>> Start RECORDED INFORMATION

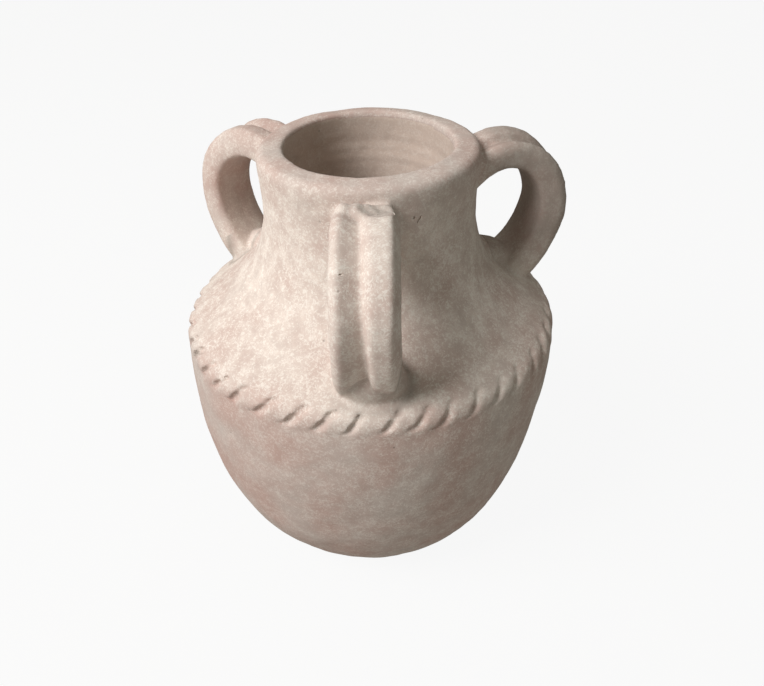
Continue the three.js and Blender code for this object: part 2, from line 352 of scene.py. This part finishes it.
def handle_line(crown_drop, foot_in):
    """The handle's middle line in its own plane, as radius and height."""
    def off(seat, distance):
        radius, height, slope = seat
        return Vector((radius + distance * math.cos(slope), height + distance * math.sin(slope)))

    foot = (FOOT_SEAT[0] - foot_in, FOOT_SEAT[1] + foot_in * 0.65, FOOT_SEAT[2])
    reach = Vector((REACH[0] - foot_in * 0.3, REACH[1] - crown_drop * 0.4))
    up = Vector((0, CROWN_PULL - crown_drop * 0.6))
    top = (TOP_SEAT[0], TOP_SEAT[1] - crown_drop * 0.7, TOP_SEAT[2])
    first = interpolate_bezier(off(top, -ROOT), off(top, TOP_PULL), reach + up, reach, STATIONS)
    second = interpolate_bezier(
        reach, reach - Vector((0, SIDE_PULL)), off(foot, FOOT_PULL), off(foot, -ROOT), STATIONS)
    return [Vector((p[0], p[1])) for p in [*first, *second[1:]]]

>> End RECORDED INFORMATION

#### EXERCISE
Repeat the listing exactly, from its first line to its last.

#### CORRECT OUTPUT
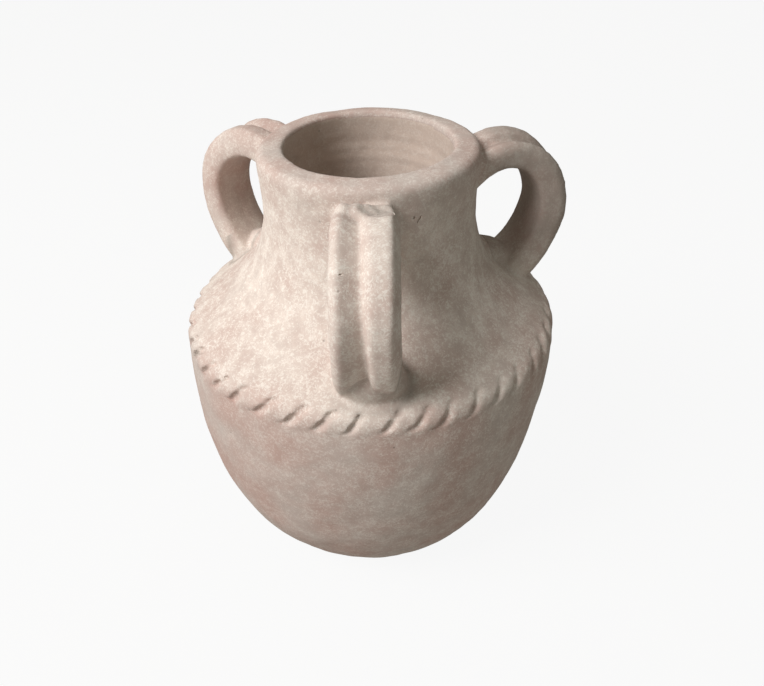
Continue the three.js and Blender code for this object: part 2, from line 352 of scene.py. This part finishes it.
def handle_line(crown_drop, foot_in):
    """The handle's middle line in its own plane, as radius and height."""
    def off(seat, distance):
        radius, height, slope = seat
        return Vector((radius + distance * math.cos(slope), height + distance * math.sin(slope)))

    foot = (FOOT_SEAT[0] - foot_in, FOOT_SEAT[1] + foot_in * 0.65, FOOT_SEAT[2])
    reach = Vector((REACH[0] - foot_in * 0.3, REACH[1] - crown_drop * 0.4))
    up = Vector((0, CROWN_PULL - crown_drop * 0.6))
    top = (TOP_SEAT[0], TOP_SEAT[1] - crown_drop * 0.7, TOP_SEAT[2])
    first = interpolate_bezier(off(top, -ROOT), off(top, TOP_PULL), reach + up, reach, STATIONS)
    second = interpolate_bezier(
        reach, reach - Vector((0, SIDE_PULL)), off(foot, FOOT_PULL), off(foot, -ROOT), STATIONS)
    return [Vector((p[0], p[1])) for p in [*first, *second[1:]]]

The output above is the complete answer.